As tough as New York is and as tough as they gays of the city might be, I know that they have taught me to love myself and to be free. Gay means happy, gay does not mean stereotypically pretty, and that makes me the gayest homosexual in New York City. I have friends who could be models and have no confidence in themselves. I am happier than ever and though I may not be the prettiest boy in the bar, I very well might be the most fun. Despite what being gay tells us and despite what New York tells us, there’s a lot more to life than looking like you just came out of an underwear ad. I am happy to live in a city where being gay is accepted and being gay is normal. Walking hand in hand with another guy really does not get a second look, and it’s strange to imagine living in a place different than that. This city is not for everyone and it also is not something everyone can handle. But, for me, there’s no other place I could call home right now.
I never did tell John from high school what he meant to me and how he helped me to realize being me was the only choice. As Oscar Wilde once said (though I learned it from being quoted in Kinky Boots) “be yourself; everyone else is already taken.) John and I both live in the city now and chat here and there about our lives now. He’s still very chic and works in the fashion industry. Judging by Instagram we probably live a very different lifestyle, but I know we can still get drinks and have a good laugh. I think it’s due and I look forward to the day.
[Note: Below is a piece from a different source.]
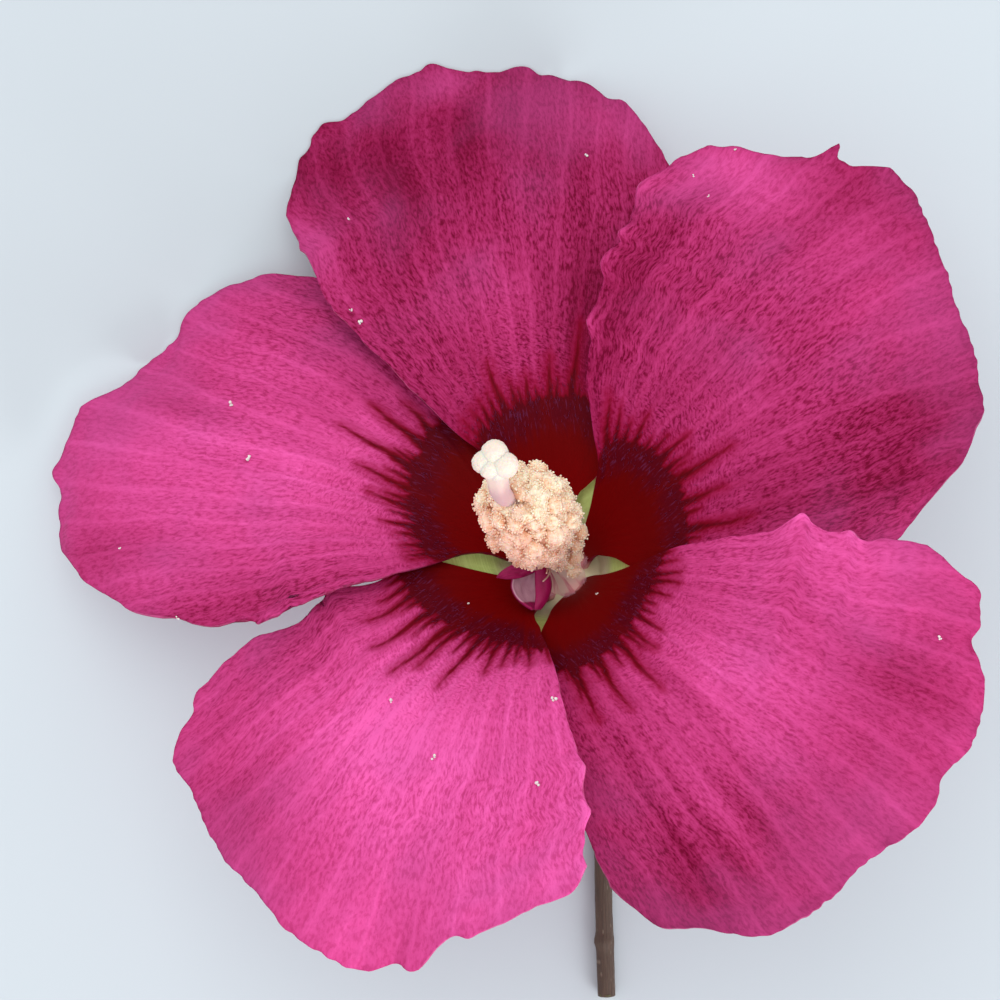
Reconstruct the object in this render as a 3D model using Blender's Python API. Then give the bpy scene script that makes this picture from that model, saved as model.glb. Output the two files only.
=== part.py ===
"""A hibiscus bloom picked with a short piece of its stem, laid face up on a surface.

Five broad petals in a spiral overlap, a green calyx and epicalyx, a staminal column with its
head of anthers, the pistil through it, and one stamen that has turned into a small petal.
Lengths are millimetres and angles degrees, until add_solid turns them into Blender's metres.
The bloom is shaped in its own frame: axis +Z, petals springing at z = 0, angles anticlockwise
from +X. It is then leaned over and set down, with its low petal margins pressed flat.
"""

import math
from typing import NamedTuple

import bmesh
import bpy
import numpy as np
from mathutils import Matrix, Vector

MM = 0.001  # metres

# How the bloom lies
LEAN = 28.0  # its axis from straight up
LEAN_TOWARD = 124.0  # the side it leans to
SPRING_AT = (7.4, -2.9, 10.5)  # where the petals spring; the origin is below the middle
SETTLE = 0.5  # height over which a margin eases on to the surface

# Petals
PETAL_THICK = 0.7
CLAW_RADIUS = 2.8  # from the axis to the foot of a petal
TWIST = 2.6  # a petal's left edge rises, and its right edge falls, by this much
TWIST_FROM, TWIST_OVER = 2.0, 25.0
WIDTH_STEP = 10.0  # a petal's half widths are given at every 10 mm of its length
SLOPE_AT = (0, 14, 28, 42, 60)  # and its slopes at these lengths
PETAL_COLUMNS, PETAL_ROWS = 22, 14

# Calyx, epicalyx and stem
GREEN_THICK = 0.7  # of the sepals and the bracts
OPEN_SEPAL_SLOPES = (72, 56, 36, 22, 16)
STEEP_SEPAL_SLOPES = (75, 62, 46, 30, 22)
STEEP_TOWARD = 304.0  # the side where the sepals stand steepest
SEPAL_SLOPE_STEP = 4.0
SEPAL_FOOT = (4.7, -0.5)  # radius and height where the sheet of the cup begins
SEPAL_NOTCH = 4.2  # length of the cup between two lobes
SEPALS = ((60, 9.6), (125, 10.5), (183, 12.4), (271, 8.8), (350, 9.2))  # direction, length
CALYX_UNDERSIDE = ((4.85, -2.4), (4.4, -4.6), (3.3, -6.3), (1.5, -7.2))
RECEPTACLE_TOP = -0.5
BRACTS, BRACT_LENGTH, COLLAR_LENGTH = 7, 10.5, 2.0
BRACT_FOOT = (1.95, -7.85)
BRACT_SLOPES = (26, 38, 58, 62)
BRACT_SLOPE_STEP = 3.5
BRACT_SHARE = 0.42  # of its own seventh of the ring, on either side of its middle line
STEM_TOP = -7.5
STEM_RADIUS = 1.1
STEM_SIDES = 12

# Staminal column, anthers and pistil
COLUMN_BORE = 0.8
COLUMN_OUTSIDE = ((1.9, -0.2), (1.75, 1.5), (1.35, 4.0), (1.2, 9.0), (1.15, 30.0))
HEAD_CORE = ((1.5, 11.0), (3.0, 11.2), (4.4, 15.0), (4.8, 20.0), (4.3, 25.0), (2.8, 29.4), (1.5, 29.8))
ANTHERS = 84
ANTHER_RADIUS = 1.0
STYLE_RADIUS = 0.5
STIGMA_LOBES, STIGMA_RADIUS, STIGMA_RING = 5, 1.35, 1.4
STIGMA_HEIGHT, STIGMA_TURN = 38.0, 90.0
PETALOID_TOWARD, PETALOID_LENGTH, PETALOID_HALF_WIDTH = -116.0, 6.0, 2.7
PETALOID_FOOT = (1.8, 8.2)
PETALOID_THICK = 0.6
PETALOID_CURL = 78.0  # turn of its sides upwards, from its middle line


class Petal(NamedTuple):
    """One petal. Half widths are angles about the bloom's axis, reach is length to the margin."""

    toward: float
    slopes: tuple
    left: tuple
    right: tuple
    reach: tuple
    pleats: tuple  # place across (-1 right edge, 1 left edge), width, height, where it begins
    waves: tuple  # waves across the margin, height, phase


PETALS = {
    "petal_top": Petal(
        toward=97,
        slopes=(62, 38, 12, -4, -22),
        left=(21, 24, 31.5, 34.5, 35, 33, 30),
        right=(21, 31, 38, 39, 38, 31, 27),
        reach=(42, 46.5, 51, 55.5, 57.5, 59.5, 60.5, 61.5, 60.5, 62.5, 63, 64, 64, 63.5, 61, 57, 49),
        pleats=((0.12, 0.07, -1.6, 0.7), (0.6, 0.15, -1.2, 0.45), (-0.35, 0.2, 0.8, 0.5)),
        waves=((5, 0.5, 1.0), (9, 0.35, 0.4)),
    ),
    "petal_upper_right": Petal(
        toward=30,
        slopes=(64, 42, 21, 2, -16),
        left=(19, 19, 38, 43, 41.5, 37, 34),
        right=(16, 36, 43, 44, 42, 36, 33),
        reach=(40, 45, 49.5, 53, 55, 56, 56.5, 57, 57.5, 58.5, 60, 61, 59, 55, 53.5, 52.5, 47.5),
        pleats=((0.62, 0.14, 1.4, 0.5), (0.36, 0.12, -1.1, 0.55), (-0.4, 0.18, -1.2, 0.45)),
        waves=((6, 0.5, 0.2), (10, 0.3, 2.0)),
    ),
    "petal_lower_right": Petal(
        toward=-40,
        slopes=(64, 42, 22, 4, -14),
        left=(22, 21, 30.5, 33.5, 34, 32.5, 30),
        right=(38, 48, 46, 41, 38, 35, 33),
        reach=(40, 48, 54, 57, 57.5, 58, 58, 58, 59, 59.5, 58.5, 59.5, 59, 57.5, 55.5, 54.5, 48),
        pleats=((-0.15, 0.08, -1.0, 0.35), (-0.42, 0.08, -0.9, 0.4), (0.45, 0.16, -1.3, 0.55)),
        waves=((6, 0.4, 1.7), (11, 0.3, 0.6)),
    ),
    "petal_lower_left": Petal(
        toward=-124,
        slopes=(64, 42, 22, 4, -14),
        left=(16, 28, 44.5, 48.5, 48.5, 45, 42),
        right=(30, 42, 44, 38, 34, 32.5, 31),
        reach=(37, 45, 49.5, 52, 52.5, 53, 54, 54, 54, 56, 56.5, 57, 55, 51.5, 50, 48.5, 43),
        pleats=((0.5, 0.07, -1.5, 0.65), (0.15, 0.2, 0.8, 0.5), (-0.55, 0.2, -0.9, 0.5)),
        waves=((5, 0.5, 2.4), (10, 0.35, 1.1)),
    ),
    "petal_left": Petal(
        toward=166,
        slopes=(62, 39, 13, -4, -24),
        left=(12, 15, 30, 33.5, 35, 33, 31),
        right=(24, 34, 41, 41, 38, 34, 32),
        reach=(43, 49, 52, 54, 55, 57, 57, 59, 61, 62, 60.5, 59.5, 57.5, 55, 48.5, 42, 35),
        pleats=((-0.38, 0.1, -1.3, 0.5), (-0.2, 0.12, 0.8, 0.5), (0.62, 0.12, -0.9, 0.5)),
        waves=((6, 0.45, 0.9), (9, 0.3, 2.2)),
    ),
}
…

As I grow up, it’s a nice feeling to know I can again be that boy on the playground belting out Celine Dion (and I still do). By freeing myself of imposed stresses and worries, I can again sing out, run, and live for the moment—rather than for the future. Below me now is the concrete of New York and it supports every dream, aspiration, and ounce of love for myself. New York has let me be my true self and for that I am every indebted and grateful of this wild, energetic, beautiful, and amazing place.